One of the most advanced components of GEPLAN was the estimation system. The platform combined operational inputs such as production per well, separation capacity, tank volumes, route distances, loading and unloading constraints, vehicle availability and workshop readiness. These generated operational outputs including transported volumes, real versus planned production, kilometres travelled, fleet utilisation rates, bottleneck identification, capacity constraints, and congestion and delay analysis.

This estimation layer became one of the few consistent sources of truth across logistics, production and transport performance, enabling analysis at project, regional, cross-field, supplier and fleet level.

This transformed GEPLAN into an early industrial data and operational-intelligence platform.

Integration with PEMEX

GEPLAN was not simply connected to PEMEX systems. It became embedded within PEMEX logistics and operational processes, enabling structured operational data exchange, validation of execution, reconciliation of transport activity, support for PEMEX planning decisions, integration with estimation and reporting processes, and shared visibility between TETSA and PEMEX. This created a form of B2B operational integration with direct dependency on shared information flows.

Final positioning

GEPLAN was not an ERP and not simply a logistics system. It became a logistics-orchestration platform, an asset-lifecycle-management system, a real-time telematics environment, a supplier-integrated supply-chain platform, an estimation-and-analytics engine, and a decision-support layer connected to PEMEX. In practice, GEPLAN functioned as an end-to-end operational-intelligence and execution platform for hydrocarbon logistics and production support, combining planning, execution, maintenance, supply chain, telemetry and operational estimation in a single integrated environment.


Operating-model transformation

From decentralised operations to centralised governance

GEPLAN could not be implemented without changing the operating model. The challenge was not only technological; it also required a complete redesign of governance, communication, decision-making and operational coordination. Before GEPLAN, the organisation worked through what were formally called “departments”, but in practice these behaved as largely independent companies.

Communication was based on prior-day documents, manual coordination, radio communication, informal escalation, and local supervisors with fragmented priorities. This created delayed reactions to operational changes, decentralised decision-making, low visibility across the operation, conflicting priorities between areas, strong dependency on local knowledge, and limited ability to coordinate logistics, maintenance and field operations at scale.

GEPLAN required a fundamental shift from fragmented local control to centralised operational governance. The new model introduced centralised operational control, real-time coordination across all entities, faster response to incidents and operational changes, continuous prioritisation based on live data, and shared visibility across logistics, maintenance and field operations.

Operations were coordinated through four integrated logistics control centres — Costa Rica, Tinajas, Altamira and the PEMEX logistics control centre.

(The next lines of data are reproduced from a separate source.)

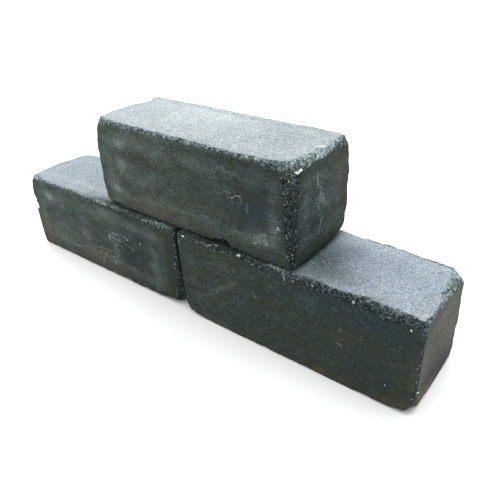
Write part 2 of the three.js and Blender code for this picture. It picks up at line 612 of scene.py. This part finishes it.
def worn(points, half, widths):
    """Signed distance to the block with its arrises and corners worn away."""
    over = np.maximum(widths[:, None] - (half - np.abs(points)), 0)
    return (over**ARRIS_POWER).sum(axis=1) ** (1 / ARRIS_POWER) - widths


def bites(block, points):
    """Signed depth into the deepest knocked-out scoop, each a part of a large ball."""
    deepest = np.full(len(points), -np.inf)
    for place, facing, width, depth in block["bites"]:
        ball = (width * width / 4 + depth * depth) / (2 * depth)
        facing = np.array(facing, float) / np.linalg.norm(facing)
        middle = np.array(place) + facing * (ball - depth)
        deepest = np.maximum(deepest, ball - np.linalg.norm(points - middle, axis=1))
    return deepest


def joined(cast, broken):
    """The deeper of two signed distances, rounded where they cross."""
    near = np.maximum(JOIN_REACH - np.abs(cast - broken), 0) / JOIN_REACH
    return np.maximum(cast, broken) + near * near * JOIN_REACH / 4


def settle(core, rays, travel, shape):
    """Walks each ray to where the signed distance is nothing."""
    for _ in range(SETTLE_STEPS):
        travel = travel - SETTLE_RATE * shape(core + rays * travel[:, None])
    return travel


def grit_relief(points, seed):
    """The broken stone's relief: lumps with smaller lumps on them, and rounded grains."""
    apart, number = grains(points, GRAIN_SIZE, seed + 20)
    lumps = LUMP_DEPTH * layered_noise(points, LUMP_SIZE, 3, seed + 10)
    return lumps + GRAIN_DEPTH * (apart - 0.5) - GRAIN_STEP * (number - 0.5)


def skin_hollow(points, seed):
    """How far the cast skin dips below flat: slow dips, fine ripples and a few shallow pops."""
    slow = DIP_DEPTH * (1 + smooth_noise(points, DIP_SIZE, seed + 30))
    fine = RIPPLE_DEPTH * (1 + layered_noise(points, RIPPLE_SIZE, 2, seed + 31))
    apart, number = grains(points, POP_SPACING, seed + 40)
    return slow + fine + POP_DEPTH * ease(POP_RADIUS * number - apart, -POP_RIM, POP_RIM)


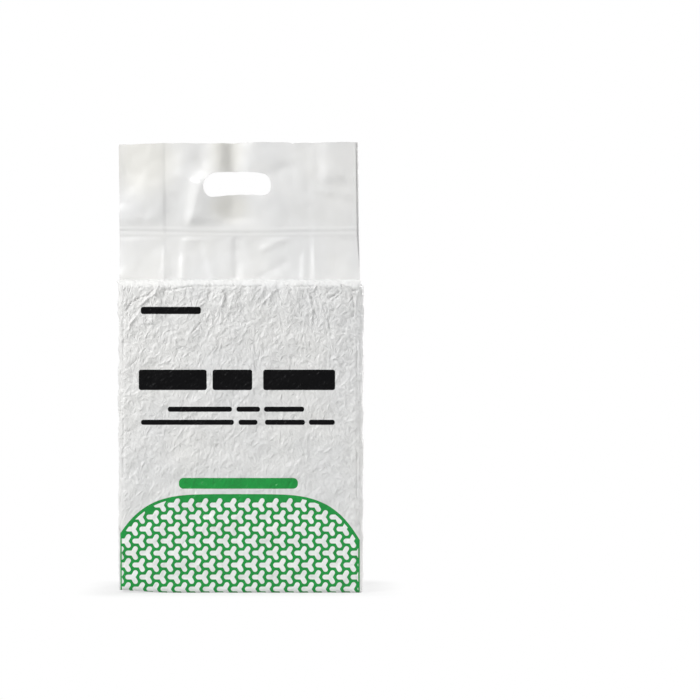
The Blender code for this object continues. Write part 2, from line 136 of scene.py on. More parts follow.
# Long curved creases of the front: places (x, z), half width, and height above or below the film
CREASES = (
    (((-0.0766, 0.289), (-0.0805, 0.2812), (-0.0883, 0.2757), (-0.096, 0.269)), 0.0012, 0.00085),
    (((-0.082, 0.2844), (-0.0875, 0.2797), (-0.0968, 0.2766), (-0.1031, 0.2726), (-0.107, 0.2657)),
     0.0011, -0.0009),
    (((-0.0991, 0.2579), (-0.1031, 0.2539), (-0.105, 0.247)), 0.0012, 0.0008),
    (((-0.0243, 0.2899), (-0.0173, 0.2844), (-0.0149, 0.2781), (-0.0173, 0.2711), (-0.018, 0.2539)),
     0.0013, 0.0009),
    (((-0.0711, 0.2854), (-0.0648, 0.2849), (-0.0477, 0.2882), (-0.0306, 0.2885)), 0.0011, -0.0011),
    (((-0.0306, 0.2885), (-0.0055, 0.289), (0.0101, 0.2875), (0.021, 0.289)), 0.0011, -0.0011),
    (((0.042, 0.289), (0.056, 0.2878), (0.07, 0.2888)), 0.0011, -0.001),
    (((0.096, 0.2893), (0.101, 0.2874), (0.106, 0.2846), (0.1105, 0.2843)), 0.0013, -0.0017),
    (((0.0835, 0.277), (0.0885, 0.28), (0.0935, 0.2835)), 0.0012, -0.0012),
    (((0.1065, 0.28), (0.1072, 0.27), (0.1065, 0.26)), 0.0012, -0.001),
    (((0.0865, 0.2742), (0.0959, 0.282)), 0.0011, -0.0009),
    (((-0.0664, 0.2555), (-0.0609, 0.247)), 0.0011, -0.0008),
    (((-0.0375, 0.254), (-0.0453, 0.2446)), 0.0012, -0.0009),
    (((-0.0766, 0.215), (-0.068, 0.2181), (-0.0602, 0.2126)), 0.0012, 0.0008),
    (((0.021, 0.2726), (0.0334, 0.2852), (0.0381, 0.2726)), 0.0012, 0.0009),
    (((0.061, 0.286), (0.065, 0.279), (0.0675, 0.265), (0.067, 0.253)), 0.0012, 0.0009),
    (((-0.0055, 0.2726), (0.0069, 0.2524)), 0.0012, 0.0008),
    (((0.0038, 0.2539), (0.0178, 0.2586)), 0.0011, -0.0009),
    (((0.0163, 0.243), (0.021, 0.2259)), 0.0012, 0.0008),
    (((0.089, 0.268), (0.083, 0.256), (0.085, 0.242)), 0.0012, -0.0007),
    (((0.095, 0.235), (0.09, 0.22), (0.096, 0.208)), 0.0012, 0.0006),
)

# Sums of waves: how many, spread of their spacing, range of their phases and what their sum is divided by
WAVE_COUNT = 9
WAVE_SPREAD = (0.75, 1.6)
WAVE_PHASES = 6.3
WAVE_DIVISOR = 3

# Relief of the block: its share at the foot, what the height adds, soft waves as height, spacing and seed,
# and the steep gathers below the shoulder
RELIEF_AT_FOOT = 0.6
RELIEF_ADDED = 0.5
RELIEF_HEIGHTS = (0.05, 0.27)
SOFT_WAVES = ((0.0007, 0.034, 3), (0.00035, 0.013, 5))
GATHER_WAVES = ((0.0005, 0.011, 9),)
GATHER_TRAVEL_SHARE = 0.25
GATHER_HEIGHTS = (0.245, 0.285)

# Ridge and valley beside each upright edge of the block, as middle and half width, and how their size swings
EDGE_RIDGE_HEIGHT = 0.0006
EDGE_RIDGE = (0.0019, 0.0014)
EDGE_VALLEY_DEPTH = 0.0008
EDGE_VALLEY = (0.0046, 0.0015)
EDGE_SWING = 0.4
EDGE_SWING_HEIGHT = 0.017
EDGE_SWING_AROUND = 0.1

# Where the relief is weaker: by how much, and over which distances from an edge, heights or tuck depths
WEB_RELIEF_ENDS = (0.02, 0.036)
GUSSET_RELIEF_ENDS = (0.0, 0.006)
EDGE_LOSS = 0.6
EDGE_LOSS_HALF_WIDTH = 0.003
FOOT_LOSS = 0.75
FOOT_LOSS_HEIGHTS = (0.002, 0.014)
CORNER_LOSS = 0.85
CORNER_LOSS_REACH = (0.012, 0.004)
CORNER_LOSS_START = 0.003
SHOULDER_LOSS = 0.4
SHOULDER_LOSS_PLACE = (0.006, 0.003)

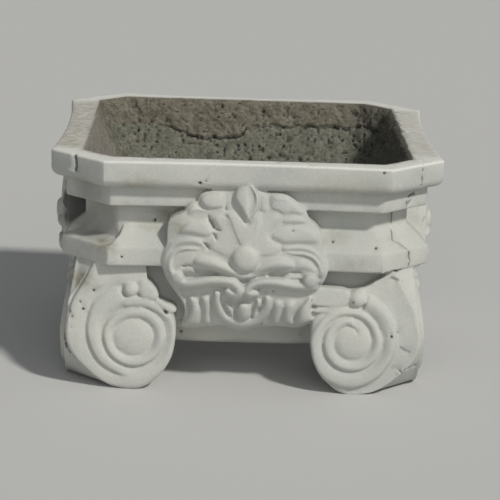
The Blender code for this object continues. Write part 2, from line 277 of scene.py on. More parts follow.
def rounded(inset, height, radius, start, end, steps=5):
    """Rings round a quarter circle about a point of the profile, from one angle to another."""
    turns = np.radians(np.linspace(start, end, steps))
    return [outside(inset - radius * math.cos(t), height + radius * math.sin(t)) for t in turns]


def bell_ring(reach, height, squareness=4):
    """A square ring with well rounded corners: reach is to the middle of a side."""
    round_ring = circle(1, height)
    share = (np.abs(round_ring[:, :2] / MM) ** squareness).sum(1) ** (1 / squareness)
    round_ring[:, :2] *= reach / share[:, None]
    return round_ring


print("a ring of the plan has", len(outside(0, 0)), "points")

# %% [markdown]
# ## Bell, corona, neck, band and slab
# A lathe cannot make a square form, so the profile is given ring by ring, from the ground up.
# The bell swells out quickly from a straight foot to the corona. Inside, the profile comes back
# down as the tapering hollow, and the last ring joins the first, which leaves the hole right
# through. At the front left, one cut corner has a ledge below a taller neck.

# %% The body of the casting
BELL_BOTTOM, BELL_FOOT, CORONA_BOTTOM, FASCIA_TOP = 43.0, 73.0, 162.0, 188.0
NECK_BOTTOM, NECK_TOP, BAND_TOP, TOP = 213.0, 239.0, 265.0, 300.0
BELL_REACH, BELL_SWELL, BELL_EASED = 160.0, 42.0, 7.0
CORONA_IN, NECK_IN, BAND_IN = 14.5, 43.0, 19.0
HOPPER, THROAT = 180.0, 120.0
LEDGE_HEIGHT = 193.0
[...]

These centres operated on the same platform, shared the same operational information and worked under a common decision framework.

GEPLAN integrated logistics control centres
Source: GEPLAN case study, Tegrity.AI.

JUBAP.net GEPLAN became the core operational layer connecting all control centres. The other operational entities continued to exist as separate businesses, but their daily activities became coordinated through the control-centre structure. Operators no longer followed only the instructions of local supervisors; daily execution was increasingly driven by the integrated logistics-control model.

Process design and certification

The implementation of GEPLAN required the formal design, documentation and standardisation of operational processes: end-to-end logistics processes, maintenance and workshop processes, procurement and warehouse processes, incident-management workflows, operational-escalation procedures, decision rights and approval flows, reporting and traceability mechanisms, and roles and responsibilities across entities.

This process layer supported certification and audit readiness across multiple management standards, including ISO 9001 for quality management, OHSAS 18001 for occupational health and safety, and ISO 14001 for environmental management. The process model became a critical foundation for scaling operations, improving auditability and reducing dependency on informal practices.

JUBAP.net GEPLAN was not only a technology platform. It was also a process and governance transformation programme.

Human-in-the-loop decision architecture

GEPLAN was intentionally designed not to automate operational decisions completely. At the time, the complexity of the environment and the variability of field conditions made full automation impractical and potentially risky.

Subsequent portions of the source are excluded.